Polymorphism and QAST::Want

Perl 6 distinguishes between native types and reference types. Native types are closer to the machine, and their type name is always lower case in Perl 6.

Integer literals are polymorphic in that they can be either a native int or a "boxed" reference type Int.

To model this in the AST, QAST::Want nodes can contain multiple child nodes. The compile-time context decides which of those is acutally used.

So the integer literal 42 actually produces not just a simple QAST::IVal node but rather this:

QAST::Want.new(
    QAST::WVal(Int.new(42)),
    'Ii',
    QAST::Ival(42),
)

(Note that Int.new(42) is just a nice notation to indicate a boxed integer object; it doesn't quite work like this in the code that translate Perl 6 source code into ASTs).

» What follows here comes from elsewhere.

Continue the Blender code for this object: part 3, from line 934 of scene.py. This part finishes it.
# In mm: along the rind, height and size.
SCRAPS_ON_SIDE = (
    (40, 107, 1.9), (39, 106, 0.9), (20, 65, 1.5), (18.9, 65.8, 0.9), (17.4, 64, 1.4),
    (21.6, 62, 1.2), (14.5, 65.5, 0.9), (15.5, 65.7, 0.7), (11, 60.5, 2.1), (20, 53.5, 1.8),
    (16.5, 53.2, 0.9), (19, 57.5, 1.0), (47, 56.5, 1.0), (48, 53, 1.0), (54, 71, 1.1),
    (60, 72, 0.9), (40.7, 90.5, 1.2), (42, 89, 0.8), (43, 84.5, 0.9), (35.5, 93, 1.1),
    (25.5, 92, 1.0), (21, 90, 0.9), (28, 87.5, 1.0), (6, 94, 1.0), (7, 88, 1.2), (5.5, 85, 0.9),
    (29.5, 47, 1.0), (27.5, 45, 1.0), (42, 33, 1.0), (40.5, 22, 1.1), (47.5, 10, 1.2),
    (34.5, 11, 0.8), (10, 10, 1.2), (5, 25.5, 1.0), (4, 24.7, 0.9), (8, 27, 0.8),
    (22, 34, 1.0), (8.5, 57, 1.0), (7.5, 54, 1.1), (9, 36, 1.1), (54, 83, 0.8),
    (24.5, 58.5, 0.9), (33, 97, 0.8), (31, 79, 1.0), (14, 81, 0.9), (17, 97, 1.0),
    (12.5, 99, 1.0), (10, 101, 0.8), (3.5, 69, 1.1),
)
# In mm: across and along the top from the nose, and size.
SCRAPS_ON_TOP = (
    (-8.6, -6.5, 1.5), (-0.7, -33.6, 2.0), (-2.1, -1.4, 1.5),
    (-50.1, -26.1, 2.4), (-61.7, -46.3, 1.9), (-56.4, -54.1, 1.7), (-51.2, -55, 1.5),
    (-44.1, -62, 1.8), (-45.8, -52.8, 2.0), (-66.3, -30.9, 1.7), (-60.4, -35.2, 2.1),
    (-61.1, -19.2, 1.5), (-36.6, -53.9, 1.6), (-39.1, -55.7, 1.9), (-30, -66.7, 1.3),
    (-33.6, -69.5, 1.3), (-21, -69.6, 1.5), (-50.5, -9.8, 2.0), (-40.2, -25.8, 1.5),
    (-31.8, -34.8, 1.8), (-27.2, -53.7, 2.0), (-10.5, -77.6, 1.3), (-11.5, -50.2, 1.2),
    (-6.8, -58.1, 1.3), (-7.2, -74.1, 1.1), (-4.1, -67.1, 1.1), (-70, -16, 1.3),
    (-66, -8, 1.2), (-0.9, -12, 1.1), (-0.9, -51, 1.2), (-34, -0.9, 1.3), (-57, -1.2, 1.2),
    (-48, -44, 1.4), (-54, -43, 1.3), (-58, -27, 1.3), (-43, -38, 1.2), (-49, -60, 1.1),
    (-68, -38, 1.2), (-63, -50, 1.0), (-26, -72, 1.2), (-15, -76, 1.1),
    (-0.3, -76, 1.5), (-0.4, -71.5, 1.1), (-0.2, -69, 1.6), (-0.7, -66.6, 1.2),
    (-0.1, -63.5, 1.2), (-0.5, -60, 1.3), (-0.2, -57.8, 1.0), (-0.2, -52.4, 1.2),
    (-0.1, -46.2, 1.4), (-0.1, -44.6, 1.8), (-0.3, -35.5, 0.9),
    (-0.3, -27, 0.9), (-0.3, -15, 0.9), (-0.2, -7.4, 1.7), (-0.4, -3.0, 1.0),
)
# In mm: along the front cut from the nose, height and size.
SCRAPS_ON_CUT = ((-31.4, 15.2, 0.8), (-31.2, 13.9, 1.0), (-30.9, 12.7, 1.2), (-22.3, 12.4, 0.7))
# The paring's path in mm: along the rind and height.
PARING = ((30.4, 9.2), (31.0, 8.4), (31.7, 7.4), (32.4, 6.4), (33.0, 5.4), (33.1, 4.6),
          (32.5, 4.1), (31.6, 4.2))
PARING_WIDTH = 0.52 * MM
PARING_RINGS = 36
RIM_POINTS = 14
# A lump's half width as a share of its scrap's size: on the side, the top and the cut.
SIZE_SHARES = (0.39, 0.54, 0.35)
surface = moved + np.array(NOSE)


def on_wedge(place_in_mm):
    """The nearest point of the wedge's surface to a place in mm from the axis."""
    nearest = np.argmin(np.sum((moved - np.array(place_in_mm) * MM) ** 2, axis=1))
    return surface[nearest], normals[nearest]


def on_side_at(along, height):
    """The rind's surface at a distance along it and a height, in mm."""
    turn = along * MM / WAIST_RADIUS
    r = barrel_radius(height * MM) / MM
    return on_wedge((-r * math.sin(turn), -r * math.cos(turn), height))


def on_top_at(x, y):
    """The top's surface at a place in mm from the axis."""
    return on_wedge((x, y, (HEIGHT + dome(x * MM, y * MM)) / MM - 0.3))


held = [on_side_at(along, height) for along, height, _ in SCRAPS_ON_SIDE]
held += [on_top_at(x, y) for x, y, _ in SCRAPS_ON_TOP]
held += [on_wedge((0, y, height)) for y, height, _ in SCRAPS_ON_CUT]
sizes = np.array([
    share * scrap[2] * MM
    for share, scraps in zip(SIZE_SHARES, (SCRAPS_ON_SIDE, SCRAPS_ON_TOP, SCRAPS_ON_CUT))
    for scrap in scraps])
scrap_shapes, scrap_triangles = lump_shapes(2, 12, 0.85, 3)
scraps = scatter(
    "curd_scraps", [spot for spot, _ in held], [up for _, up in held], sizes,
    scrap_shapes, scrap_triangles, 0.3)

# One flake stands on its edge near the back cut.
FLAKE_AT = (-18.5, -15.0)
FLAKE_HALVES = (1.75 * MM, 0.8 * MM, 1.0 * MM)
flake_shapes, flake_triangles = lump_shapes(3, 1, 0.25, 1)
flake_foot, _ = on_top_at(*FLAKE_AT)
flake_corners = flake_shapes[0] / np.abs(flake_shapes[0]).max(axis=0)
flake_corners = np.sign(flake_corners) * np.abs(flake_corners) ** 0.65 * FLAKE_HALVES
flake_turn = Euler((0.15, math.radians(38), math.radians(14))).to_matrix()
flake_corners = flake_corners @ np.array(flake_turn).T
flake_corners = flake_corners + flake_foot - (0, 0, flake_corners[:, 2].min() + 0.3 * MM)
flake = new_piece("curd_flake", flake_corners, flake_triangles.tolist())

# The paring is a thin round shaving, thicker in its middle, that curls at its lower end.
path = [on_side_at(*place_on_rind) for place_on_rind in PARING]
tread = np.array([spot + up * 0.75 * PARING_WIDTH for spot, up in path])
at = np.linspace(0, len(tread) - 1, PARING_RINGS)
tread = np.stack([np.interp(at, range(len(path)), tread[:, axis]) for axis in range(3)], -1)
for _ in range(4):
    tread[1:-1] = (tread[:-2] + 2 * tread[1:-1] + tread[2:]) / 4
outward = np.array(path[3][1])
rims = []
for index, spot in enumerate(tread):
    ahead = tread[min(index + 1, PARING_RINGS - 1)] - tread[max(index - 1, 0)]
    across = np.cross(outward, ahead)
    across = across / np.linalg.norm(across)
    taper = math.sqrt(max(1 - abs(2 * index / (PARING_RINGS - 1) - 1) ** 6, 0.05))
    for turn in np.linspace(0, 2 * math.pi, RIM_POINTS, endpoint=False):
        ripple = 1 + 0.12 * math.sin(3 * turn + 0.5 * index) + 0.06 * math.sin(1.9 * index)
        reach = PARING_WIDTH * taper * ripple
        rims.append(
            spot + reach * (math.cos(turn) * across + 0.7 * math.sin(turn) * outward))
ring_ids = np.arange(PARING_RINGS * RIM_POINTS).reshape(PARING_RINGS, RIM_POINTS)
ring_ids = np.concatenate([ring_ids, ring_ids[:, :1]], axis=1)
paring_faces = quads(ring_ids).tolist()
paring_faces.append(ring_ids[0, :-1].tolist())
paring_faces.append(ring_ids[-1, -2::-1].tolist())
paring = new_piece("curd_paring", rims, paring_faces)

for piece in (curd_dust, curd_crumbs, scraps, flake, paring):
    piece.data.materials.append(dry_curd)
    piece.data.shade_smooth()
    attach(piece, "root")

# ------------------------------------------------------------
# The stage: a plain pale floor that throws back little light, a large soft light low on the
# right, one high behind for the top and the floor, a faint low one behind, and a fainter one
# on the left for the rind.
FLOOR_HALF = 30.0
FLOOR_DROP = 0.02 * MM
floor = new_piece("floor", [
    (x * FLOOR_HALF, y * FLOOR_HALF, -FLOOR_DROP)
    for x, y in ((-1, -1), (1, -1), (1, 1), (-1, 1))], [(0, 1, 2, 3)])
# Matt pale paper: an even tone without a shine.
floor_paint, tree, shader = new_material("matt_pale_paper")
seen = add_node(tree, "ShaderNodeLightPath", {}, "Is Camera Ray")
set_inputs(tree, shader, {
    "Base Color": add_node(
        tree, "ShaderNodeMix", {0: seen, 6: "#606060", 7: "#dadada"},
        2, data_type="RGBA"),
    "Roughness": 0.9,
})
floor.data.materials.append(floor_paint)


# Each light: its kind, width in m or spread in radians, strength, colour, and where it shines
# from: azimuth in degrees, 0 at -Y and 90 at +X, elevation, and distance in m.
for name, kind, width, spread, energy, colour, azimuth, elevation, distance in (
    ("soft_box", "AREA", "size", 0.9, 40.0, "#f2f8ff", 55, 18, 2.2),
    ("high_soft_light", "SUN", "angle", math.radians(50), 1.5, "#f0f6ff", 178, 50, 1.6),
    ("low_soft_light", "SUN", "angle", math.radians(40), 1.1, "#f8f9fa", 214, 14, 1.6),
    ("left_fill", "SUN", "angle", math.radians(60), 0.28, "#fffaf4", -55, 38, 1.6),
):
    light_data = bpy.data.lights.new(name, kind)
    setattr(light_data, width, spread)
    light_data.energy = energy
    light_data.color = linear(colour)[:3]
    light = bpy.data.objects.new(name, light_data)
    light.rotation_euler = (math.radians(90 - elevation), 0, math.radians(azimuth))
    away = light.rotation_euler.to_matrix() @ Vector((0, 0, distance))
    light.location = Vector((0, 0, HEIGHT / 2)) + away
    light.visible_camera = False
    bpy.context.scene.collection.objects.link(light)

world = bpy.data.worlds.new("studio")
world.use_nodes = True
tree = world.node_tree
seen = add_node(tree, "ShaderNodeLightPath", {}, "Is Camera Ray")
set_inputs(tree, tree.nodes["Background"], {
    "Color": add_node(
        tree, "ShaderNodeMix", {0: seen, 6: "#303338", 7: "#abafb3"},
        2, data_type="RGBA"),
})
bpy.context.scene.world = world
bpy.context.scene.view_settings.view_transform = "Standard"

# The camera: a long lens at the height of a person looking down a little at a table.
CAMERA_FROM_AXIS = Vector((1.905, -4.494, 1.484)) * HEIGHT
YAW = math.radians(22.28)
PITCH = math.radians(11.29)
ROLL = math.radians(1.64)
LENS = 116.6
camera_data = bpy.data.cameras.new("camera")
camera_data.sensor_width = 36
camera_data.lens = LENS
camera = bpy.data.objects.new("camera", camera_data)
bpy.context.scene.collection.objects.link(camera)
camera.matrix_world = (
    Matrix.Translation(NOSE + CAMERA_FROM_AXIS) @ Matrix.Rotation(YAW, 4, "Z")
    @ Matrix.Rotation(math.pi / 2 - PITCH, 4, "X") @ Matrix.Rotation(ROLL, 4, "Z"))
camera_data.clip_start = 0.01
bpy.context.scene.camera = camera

The first child of a QAST::Want node is the one used by default, if no other alternative matches. The comes a list where the elements with odd indexes are format specifications (here Ii for integers) and the elements at even-side indexes are the AST to use in that case.

An interesting format specification is 'v' for void context, which is always chosen when the return value from the current expression isn't used at all. In Perl 6 this is used to eagerly evaluate lazy lists that are used in void context, and for several optimizations.